Begin with throttling to manage your request rate, add caching to cut down on repetitive queries, and use exponential backoff for added reliability. As your data needs grow, asynchronous queuing ensures efficient processing. By blending these techniques, developers can optimize geocoding workflows and maintain smooth API interactions.
FAQs
How do I choose the right batch size?
When choosing the best batch size for geocoding, it's crucial to account for the API's rate limits and the size of your dataset. Start by reviewing the API's specifications - look at the maximum number of locations allowed per request and the permitted number of requests per second or minute. Then, tailor your batch size to comply with these restrictions to avoid errors or throttling.
For instance, if the API supports up to 100 locations per batch and allows 3,000 requests per minute, you could process as many as 30,000 locations in sequence. Adjusting your batch size accordingly ensures smoother and more efficient processing.
Which errors should I retry, and which shouldn’t I?
When dealing with retry errors like 429 Too Many Requests or OVER_QUERY_LIMIT, it's smart to use strategies like exponential backoff. This means increasing the wait time between retries gradually, which helps avoid overwhelming the server.
However, if the error is due to exceeding IP or rate limits, don't retry right away. Immediate retries can worsen the issue and may even result in further restrictions. Instead, take a pause and allow some time to pass before trying again. This approach helps ensure you stay within the permitted limits and avoid additional violations.
How can I cache geocoding results without breaking API rules?

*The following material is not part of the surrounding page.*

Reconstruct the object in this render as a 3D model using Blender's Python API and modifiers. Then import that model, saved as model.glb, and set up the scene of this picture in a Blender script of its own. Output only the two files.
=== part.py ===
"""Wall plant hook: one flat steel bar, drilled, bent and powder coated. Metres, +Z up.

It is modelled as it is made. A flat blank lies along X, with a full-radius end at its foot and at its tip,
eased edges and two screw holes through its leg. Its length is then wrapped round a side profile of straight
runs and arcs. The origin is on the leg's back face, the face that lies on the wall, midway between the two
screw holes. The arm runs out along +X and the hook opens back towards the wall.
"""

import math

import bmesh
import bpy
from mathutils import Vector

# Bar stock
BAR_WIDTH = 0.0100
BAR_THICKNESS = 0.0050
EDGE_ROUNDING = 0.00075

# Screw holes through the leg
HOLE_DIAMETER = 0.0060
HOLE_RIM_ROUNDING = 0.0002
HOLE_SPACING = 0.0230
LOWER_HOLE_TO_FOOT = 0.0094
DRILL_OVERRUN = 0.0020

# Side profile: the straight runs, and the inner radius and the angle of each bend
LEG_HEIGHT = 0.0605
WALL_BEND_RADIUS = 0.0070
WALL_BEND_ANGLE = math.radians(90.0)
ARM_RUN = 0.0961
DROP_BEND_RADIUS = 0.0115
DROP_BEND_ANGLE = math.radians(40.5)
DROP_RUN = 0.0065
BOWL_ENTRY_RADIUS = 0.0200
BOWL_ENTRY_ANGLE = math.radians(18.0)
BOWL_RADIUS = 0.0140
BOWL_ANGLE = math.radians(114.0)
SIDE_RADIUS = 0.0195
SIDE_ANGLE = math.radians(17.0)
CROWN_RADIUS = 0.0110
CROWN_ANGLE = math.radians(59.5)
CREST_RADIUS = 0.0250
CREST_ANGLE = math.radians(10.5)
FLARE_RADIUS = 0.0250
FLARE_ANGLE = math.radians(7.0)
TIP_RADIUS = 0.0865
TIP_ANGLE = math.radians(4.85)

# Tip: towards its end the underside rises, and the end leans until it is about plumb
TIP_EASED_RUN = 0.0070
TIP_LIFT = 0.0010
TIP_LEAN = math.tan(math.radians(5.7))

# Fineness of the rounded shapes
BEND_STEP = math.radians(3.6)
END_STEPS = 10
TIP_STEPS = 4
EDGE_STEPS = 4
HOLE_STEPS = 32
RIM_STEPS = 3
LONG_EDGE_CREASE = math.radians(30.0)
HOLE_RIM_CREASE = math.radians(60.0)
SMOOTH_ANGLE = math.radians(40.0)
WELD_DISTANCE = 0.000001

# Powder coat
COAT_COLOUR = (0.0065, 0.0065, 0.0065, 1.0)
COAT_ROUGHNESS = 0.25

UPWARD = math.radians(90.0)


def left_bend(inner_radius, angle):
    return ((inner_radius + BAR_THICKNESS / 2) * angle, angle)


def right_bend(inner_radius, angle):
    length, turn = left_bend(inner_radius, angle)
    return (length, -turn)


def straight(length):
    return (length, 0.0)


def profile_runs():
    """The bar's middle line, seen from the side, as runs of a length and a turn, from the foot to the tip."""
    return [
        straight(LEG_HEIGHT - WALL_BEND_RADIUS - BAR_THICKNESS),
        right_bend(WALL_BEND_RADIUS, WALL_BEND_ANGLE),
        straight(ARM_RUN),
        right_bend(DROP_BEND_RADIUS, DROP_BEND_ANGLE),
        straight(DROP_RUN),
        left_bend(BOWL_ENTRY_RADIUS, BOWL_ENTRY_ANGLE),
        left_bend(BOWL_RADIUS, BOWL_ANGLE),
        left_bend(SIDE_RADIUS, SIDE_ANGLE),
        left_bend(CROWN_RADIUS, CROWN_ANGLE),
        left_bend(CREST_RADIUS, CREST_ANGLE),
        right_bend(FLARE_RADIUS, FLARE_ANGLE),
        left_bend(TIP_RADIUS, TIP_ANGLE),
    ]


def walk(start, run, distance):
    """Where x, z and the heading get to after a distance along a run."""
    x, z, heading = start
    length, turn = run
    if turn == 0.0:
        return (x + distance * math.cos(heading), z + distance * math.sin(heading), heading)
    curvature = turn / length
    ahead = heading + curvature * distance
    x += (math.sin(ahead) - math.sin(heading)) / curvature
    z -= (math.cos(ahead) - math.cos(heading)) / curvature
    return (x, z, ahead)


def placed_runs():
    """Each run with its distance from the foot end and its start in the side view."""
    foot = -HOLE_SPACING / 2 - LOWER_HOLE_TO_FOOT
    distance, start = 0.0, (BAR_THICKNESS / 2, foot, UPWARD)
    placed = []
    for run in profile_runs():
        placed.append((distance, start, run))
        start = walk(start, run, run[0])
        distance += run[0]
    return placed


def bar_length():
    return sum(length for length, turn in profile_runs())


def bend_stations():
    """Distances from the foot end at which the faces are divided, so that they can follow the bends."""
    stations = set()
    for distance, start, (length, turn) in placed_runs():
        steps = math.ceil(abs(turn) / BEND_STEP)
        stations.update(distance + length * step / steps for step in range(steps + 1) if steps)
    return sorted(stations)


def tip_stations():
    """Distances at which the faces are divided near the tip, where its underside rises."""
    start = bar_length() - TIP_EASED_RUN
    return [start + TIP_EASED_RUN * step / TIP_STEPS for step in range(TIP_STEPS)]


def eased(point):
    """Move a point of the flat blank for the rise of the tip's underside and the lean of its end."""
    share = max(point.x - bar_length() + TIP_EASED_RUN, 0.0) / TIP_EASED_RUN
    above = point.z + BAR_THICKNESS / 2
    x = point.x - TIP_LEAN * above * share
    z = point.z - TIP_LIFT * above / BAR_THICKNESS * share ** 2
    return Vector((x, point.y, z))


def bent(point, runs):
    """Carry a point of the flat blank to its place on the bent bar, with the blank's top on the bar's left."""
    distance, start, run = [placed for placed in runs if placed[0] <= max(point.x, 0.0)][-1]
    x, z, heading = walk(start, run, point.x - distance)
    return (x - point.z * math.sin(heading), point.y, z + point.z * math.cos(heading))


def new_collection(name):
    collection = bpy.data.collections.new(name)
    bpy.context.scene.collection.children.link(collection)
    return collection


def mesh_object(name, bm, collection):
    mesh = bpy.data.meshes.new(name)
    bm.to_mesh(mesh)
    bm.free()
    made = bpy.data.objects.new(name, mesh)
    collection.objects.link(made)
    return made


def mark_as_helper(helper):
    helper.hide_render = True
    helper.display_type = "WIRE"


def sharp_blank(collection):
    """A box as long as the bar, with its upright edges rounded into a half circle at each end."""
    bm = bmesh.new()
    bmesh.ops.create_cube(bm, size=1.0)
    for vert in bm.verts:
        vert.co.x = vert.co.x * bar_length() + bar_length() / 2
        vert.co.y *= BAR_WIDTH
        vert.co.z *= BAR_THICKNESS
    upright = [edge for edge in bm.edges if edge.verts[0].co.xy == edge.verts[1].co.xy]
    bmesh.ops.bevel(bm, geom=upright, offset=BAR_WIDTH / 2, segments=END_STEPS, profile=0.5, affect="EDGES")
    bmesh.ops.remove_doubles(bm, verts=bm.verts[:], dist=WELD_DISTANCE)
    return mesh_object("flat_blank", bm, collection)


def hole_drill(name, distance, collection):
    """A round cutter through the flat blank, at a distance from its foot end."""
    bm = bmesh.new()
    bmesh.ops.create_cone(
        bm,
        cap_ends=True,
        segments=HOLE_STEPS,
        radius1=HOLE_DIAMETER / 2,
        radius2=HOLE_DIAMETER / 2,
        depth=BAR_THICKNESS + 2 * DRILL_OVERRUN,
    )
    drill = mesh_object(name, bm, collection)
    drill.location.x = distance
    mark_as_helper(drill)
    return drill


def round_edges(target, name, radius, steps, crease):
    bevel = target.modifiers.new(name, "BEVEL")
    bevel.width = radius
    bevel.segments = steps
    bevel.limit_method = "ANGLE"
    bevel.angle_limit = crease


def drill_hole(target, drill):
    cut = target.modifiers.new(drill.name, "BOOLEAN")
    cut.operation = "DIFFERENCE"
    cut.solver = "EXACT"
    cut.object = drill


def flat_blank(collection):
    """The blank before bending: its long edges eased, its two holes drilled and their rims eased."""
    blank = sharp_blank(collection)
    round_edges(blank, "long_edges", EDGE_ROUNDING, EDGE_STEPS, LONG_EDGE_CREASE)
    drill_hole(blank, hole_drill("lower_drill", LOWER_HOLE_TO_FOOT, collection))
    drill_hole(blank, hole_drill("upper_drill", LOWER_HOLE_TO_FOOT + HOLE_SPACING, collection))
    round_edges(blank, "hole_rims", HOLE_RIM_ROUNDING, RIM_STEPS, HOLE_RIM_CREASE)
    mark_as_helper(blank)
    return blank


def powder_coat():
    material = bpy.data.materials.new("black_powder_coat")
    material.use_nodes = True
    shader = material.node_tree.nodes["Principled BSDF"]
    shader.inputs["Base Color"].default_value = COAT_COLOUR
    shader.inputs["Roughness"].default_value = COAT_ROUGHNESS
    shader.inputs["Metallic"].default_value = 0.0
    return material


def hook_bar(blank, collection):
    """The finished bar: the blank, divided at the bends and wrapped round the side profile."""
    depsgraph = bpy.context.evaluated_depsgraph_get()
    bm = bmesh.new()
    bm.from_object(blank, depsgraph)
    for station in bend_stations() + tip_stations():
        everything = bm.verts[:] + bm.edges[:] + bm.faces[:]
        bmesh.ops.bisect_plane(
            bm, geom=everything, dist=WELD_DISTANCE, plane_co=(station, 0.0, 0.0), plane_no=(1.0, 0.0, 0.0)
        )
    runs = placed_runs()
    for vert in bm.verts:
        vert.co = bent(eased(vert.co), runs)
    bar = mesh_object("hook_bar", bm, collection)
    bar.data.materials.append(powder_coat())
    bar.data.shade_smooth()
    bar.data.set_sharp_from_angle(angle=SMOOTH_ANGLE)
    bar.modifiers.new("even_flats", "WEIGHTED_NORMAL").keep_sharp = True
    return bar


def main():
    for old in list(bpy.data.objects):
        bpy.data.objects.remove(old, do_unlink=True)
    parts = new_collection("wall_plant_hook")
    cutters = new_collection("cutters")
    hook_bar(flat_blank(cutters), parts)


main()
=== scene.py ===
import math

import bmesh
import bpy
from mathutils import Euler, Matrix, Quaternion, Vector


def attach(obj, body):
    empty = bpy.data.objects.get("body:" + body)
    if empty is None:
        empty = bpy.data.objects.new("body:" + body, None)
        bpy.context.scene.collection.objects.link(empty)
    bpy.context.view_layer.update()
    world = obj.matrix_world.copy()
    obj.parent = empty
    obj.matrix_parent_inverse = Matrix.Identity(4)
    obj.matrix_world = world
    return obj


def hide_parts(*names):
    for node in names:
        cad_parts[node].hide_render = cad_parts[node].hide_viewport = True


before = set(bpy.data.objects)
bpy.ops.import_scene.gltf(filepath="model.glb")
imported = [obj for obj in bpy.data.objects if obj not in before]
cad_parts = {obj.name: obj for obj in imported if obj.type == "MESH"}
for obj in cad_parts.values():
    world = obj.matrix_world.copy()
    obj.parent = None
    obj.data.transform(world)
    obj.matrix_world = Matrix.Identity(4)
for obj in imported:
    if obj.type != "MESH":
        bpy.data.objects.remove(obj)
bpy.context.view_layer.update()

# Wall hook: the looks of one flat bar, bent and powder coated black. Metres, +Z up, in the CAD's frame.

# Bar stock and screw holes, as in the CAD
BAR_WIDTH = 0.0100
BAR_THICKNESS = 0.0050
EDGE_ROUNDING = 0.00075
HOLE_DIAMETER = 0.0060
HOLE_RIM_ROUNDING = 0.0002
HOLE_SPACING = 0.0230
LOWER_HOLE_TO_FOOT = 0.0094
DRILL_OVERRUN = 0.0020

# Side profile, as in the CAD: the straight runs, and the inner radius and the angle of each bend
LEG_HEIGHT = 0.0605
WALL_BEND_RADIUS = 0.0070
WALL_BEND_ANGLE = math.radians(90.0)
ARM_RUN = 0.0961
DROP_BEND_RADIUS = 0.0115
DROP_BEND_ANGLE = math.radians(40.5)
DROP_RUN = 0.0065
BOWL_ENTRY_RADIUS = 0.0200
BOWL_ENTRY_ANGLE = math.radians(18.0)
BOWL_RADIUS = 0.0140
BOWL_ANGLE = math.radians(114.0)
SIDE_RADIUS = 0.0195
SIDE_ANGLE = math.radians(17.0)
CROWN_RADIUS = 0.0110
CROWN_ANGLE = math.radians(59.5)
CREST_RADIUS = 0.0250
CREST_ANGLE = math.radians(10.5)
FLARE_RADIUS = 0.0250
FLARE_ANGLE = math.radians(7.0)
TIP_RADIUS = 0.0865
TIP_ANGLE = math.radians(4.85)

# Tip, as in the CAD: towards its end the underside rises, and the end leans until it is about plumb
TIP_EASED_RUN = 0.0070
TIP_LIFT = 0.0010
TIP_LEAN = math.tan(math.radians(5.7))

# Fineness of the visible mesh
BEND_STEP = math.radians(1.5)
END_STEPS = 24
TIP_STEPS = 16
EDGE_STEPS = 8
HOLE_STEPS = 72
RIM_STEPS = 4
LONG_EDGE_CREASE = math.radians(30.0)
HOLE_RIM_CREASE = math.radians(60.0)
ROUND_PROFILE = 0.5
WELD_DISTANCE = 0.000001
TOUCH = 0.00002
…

To manage geocoding results efficiently while staying within API rate limits, consider storing location data locally or in a database after the first request. Before making a new API call, check your cache to see if the data already exists. If it does, use that stored data. If not, fetch the information from the API and save it for future needs. This approach minimizes API calls, helps you stay within usage limits, and boosts overall efficiency.